Print each line from the start of the records below up through the line where "LOCK_LOW = 230.0" is found, exactly as given.

=== CAD and scene scripts ===
________________________

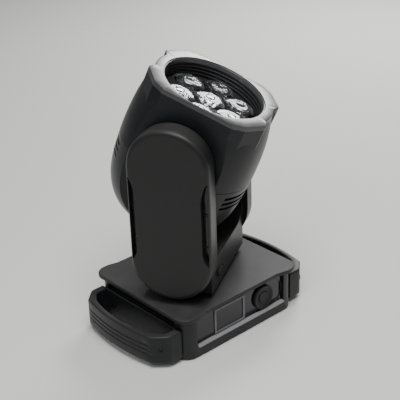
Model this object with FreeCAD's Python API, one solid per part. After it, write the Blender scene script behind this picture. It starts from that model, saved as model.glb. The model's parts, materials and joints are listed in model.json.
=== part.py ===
import FreeCAD, Part
import math
import os

V = FreeCAD.Vector
X, Y, Z = V(1, 0, 0), V(0, 1, 0), V(0, 0, 1)
ORIGIN = V(0, 0, 0)

# Compact moving head wash light, in millimetres.
# The origin is the centre of the base on the surface that it stands on.
# +Z is up and the display looks along -Y.

# Pose that the light is stored in.
REST_PAN = 30.0
REST_TILT = 24.0

# Base.
BASE_HALF_X = 115.5
BASE_HALF_Y = 103.0
BASE_TOP = 72.0
PLATE = 5.0
FOOT = 4.0
FLOOR = 3.0
TUB_HALF_X = 109.5
TUB_HALF_Y = 97.0
TUB_WALL = 4.0
TUB_CORNER = 20.0
RIM_TOP = 18.0
POST_X = 87.0
PLATE_UNDER = BASE_TOP - PLATE
FLOOR_TOP = FOOT + FLOOR

# Carrying handles, D-shaped in plan.
HANDLE_REACH = 159.0
HANDLE_LOW = 8.0
HANDLE_HIGH = 52.0
HANDLE_WALL = 8.0

# Fastening points underneath.
CLAMP_PITCH = 106.0
CLAMP_R = 4.75
CLAMP_BODY_R = 9.0
EYE_Y = 66.0
EYE_R = 5.5

# Front panel, display and dial.
PANEL_HALF_X = 89.0
PANEL_BACK = TUB_HALF_Y - TUB_WALL - 3
PANEL_FACE = TUB_HALF_Y - TUB_WALL
DISPLAY_X = (-49.0, 6.0)
DISPLAY_Z = (24.0, 60.0)
DIAL_X = 46.5
DIAL_Z = 41.5
DIAL_R = 19.0
BUTTON_R = 9.0

# Sockets in the rear panel.
SOCKET_Z = 42.0
SOCKET_R = 11.5
SOCKET_DEPTH = 14.0
SOCKET_XS = {"power_inlet": -63.0, "power_outlet": -25.0, "data_inlet": 20.0, "data_outlet": 58.0}

# Yoke.
ARM_R = 58.5
ARM_IN = 79.5
ARM_PLATE = 8.0
ARM_OUT = 109.5
ARM_LOW = BASE_TOP + 8.0
TILT_Z = BASE_TOP + 206.0
ARM_LOW_CENTRE = ARM_LOW + ARM_R
SKIN = ARM_IN + ARM_PLATE
BAR_HALF_Y = 50.0
BAR_TOP = ARM_LOW + 45.0
BAR_CURVE = 30.0
BAR_WALL = 4.0
SCREW_ZS = (168.0, 216.0)
SCREW_Y = 51.4
EDGE_LIP = 2.7
LOCK_X = -38.0
LOCK_Z = 98.0
LOCK_LOW = 230.0

# Head, in its own frame: the tilt axis is X through the origin and the beam leaves along +Z.
FLAT_X = 76.0
BEZEL_TOP = 91.0
BEZEL_LOW = 84.0
MOUTH_R = 72.0
RIM_R = 87.0
SPLIT_Z = -16.0
TAIL_Z = -122.0
SHELL = 3.0
FRONT_CURVE = [(100.0, SPLIT_Z), (99.6, 10.0), (96.5, 45.0), (RIM_R, BEZEL_LOW)]
REAR_CURVE = [(46.0, TAIL_Z), (74.0, TAIL_Z + 8), (88.0, TAIL_Z + 28), (97.5, -56.0), (100.0, SPLIT_Z - 0.5)]

# Optics.
LENS_FLATS = 44.0
LENS_PITCH = 45.0
CARRIAGE_LOW = 62.0
CARRIAGE_DOWN = 12.0
BARREL_LOW = CARRIAGE_LOW - CARRIAGE_DOWN - 4.0
CARRIAGE_R = 69.5
ROD_RING = 61.0
LED_Z = 12.0
SCREW_R = 3.0
GUIDE_R = 2.5

# Cooling.
SINK_HALF_X = 61.5
FAN_LOW = -82.0
FAN_HIGH = -58.0

# Drives.
SHAFT_R = 14.0
FIT = 0.05
GAP = 0.4
BELT = 1.4
PULLEY_LOW = 92.0
PULLEY_HIGH = 100.0
TILT_PULLEY_R = 28.0
PAN_PULLEY_R = 32.0
PINION_R = 8.0
PINION_TEETH = 16
PAN_TEETH = 64
TILT_TEETH = 56
PAN_MOTOR_X = 54.0
TILT_MOTOR_Z = ARM_LOW + 24.5
TILT_WHEEL_IN = 93.0
TILT_WHEEL_OUT = 101.0
SPINDLE_R = 20.0
SPINDLE_BORE = 14.0
BEARING_R = 22.0


# Plain shapes

def block(x0, x1, y0, y1, z0, z1):
    return Part.makeBox(x1 - x0, y1 - y0, z1 - z0, V(x0, y0, z0))


def rod(radius, low, high, x=0.0, y=0.0):
    return Part.makeCylinder(radius, high - low, V(x, y, low), Z)


def rod_x(radius, low, high, y=0.0, z=0.0):
    return Part.makeCylinder(radius, high - low, V(low, y, z), X)


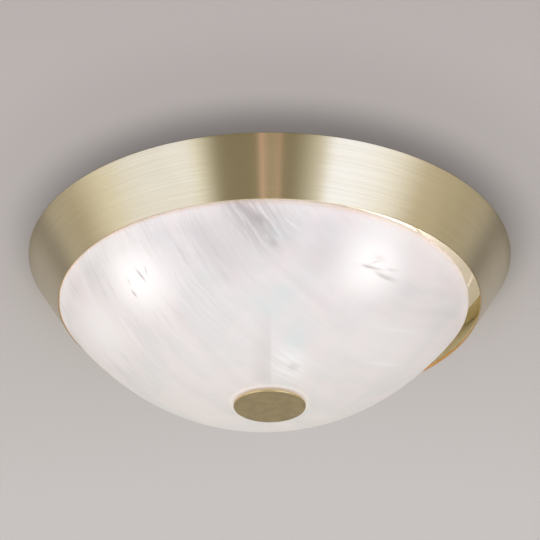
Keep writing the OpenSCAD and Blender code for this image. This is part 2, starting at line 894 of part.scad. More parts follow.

________________________

=== Written answer ===
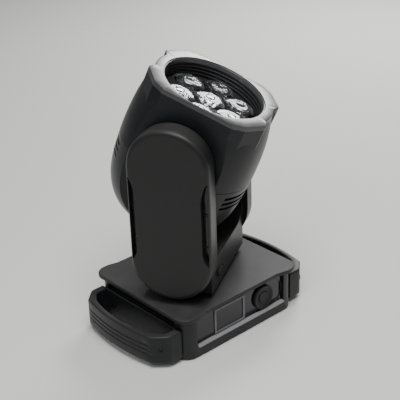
Model this object with FreeCAD's Python API, one solid per part. After it, write the Blender scene script behind this picture. It starts from that model, saved as model.glb. The model's parts, materials and joints are listed in model.json.
=== part.py ===
import FreeCAD, Part
import math
import os

V = FreeCAD.Vector
X, Y, Z = V(1, 0, 0), V(0, 1, 0), V(0, 0, 1)
ORIGIN = V(0, 0, 0)

# Compact moving head wash light, in millimetres.
# The origin is the centre of the base on the surface that it stands on.
# +Z is up and the display looks along -Y.

# Pose that the light is stored in.
REST_PAN = 30.0
REST_TILT = 24.0

# Base.
BASE_HALF_X = 115.5
BASE_HALF_Y = 103.0
BASE_TOP = 72.0
PLATE = 5.0
FOOT = 4.0
FLOOR = 3.0
TUB_HALF_X = 109.5
TUB_HALF_Y = 97.0
TUB_WALL = 4.0
TUB_CORNER = 20.0
RIM_TOP = 18.0
POST_X = 87.0
PLATE_UNDER = BASE_TOP - PLATE
FLOOR_TOP = FOOT + FLOOR

# Carrying handles, D-shaped in plan.
HANDLE_REACH = 159.0
HANDLE_LOW = 8.0
HANDLE_HIGH = 52.0
HANDLE_WALL = 8.0

# Fastening points underneath.
CLAMP_PITCH = 106.0
CLAMP_R = 4.75
CLAMP_BODY_R = 9.0
EYE_Y = 66.0
EYE_R = 5.5

# Front panel, display and dial.
PANEL_HALF_X = 89.0
PANEL_BACK = TUB_HALF_Y - TUB_WALL - 3
PANEL_FACE = TUB_HALF_Y - TUB_WALL
DISPLAY_X = (-49.0, 6.0)
DISPLAY_Z = (24.0, 60.0)
DIAL_X = 46.5
DIAL_Z = 41.5
DIAL_R = 19.0
BUTTON_R = 9.0

# Sockets in the rear panel.
SOCKET_Z = 42.0
SOCKET_R = 11.5
SOCKET_DEPTH = 14.0
SOCKET_XS = {"power_inlet": -63.0, "power_outlet": -25.0, "data_inlet": 20.0, "data_outlet": 58.0}

# Yoke.
ARM_R = 58.5
ARM_IN = 79.5
ARM_PLATE = 8.0
ARM_OUT = 109.5
ARM_LOW = BASE_TOP + 8.0
TILT_Z = BASE_TOP + 206.0
ARM_LOW_CENTRE = ARM_LOW + ARM_R
SKIN = ARM_IN + ARM_PLATE
BAR_HALF_Y = 50.0
BAR_TOP = ARM_LOW + 45.0
BAR_CURVE = 30.0
BAR_WALL = 4.0
SCREW_ZS = (168.0, 216.0)
SCREW_Y = 51.4
EDGE_LIP = 2.7
LOCK_X = -38.0
LOCK_Z = 98.0
LOCK_LOW = 230.0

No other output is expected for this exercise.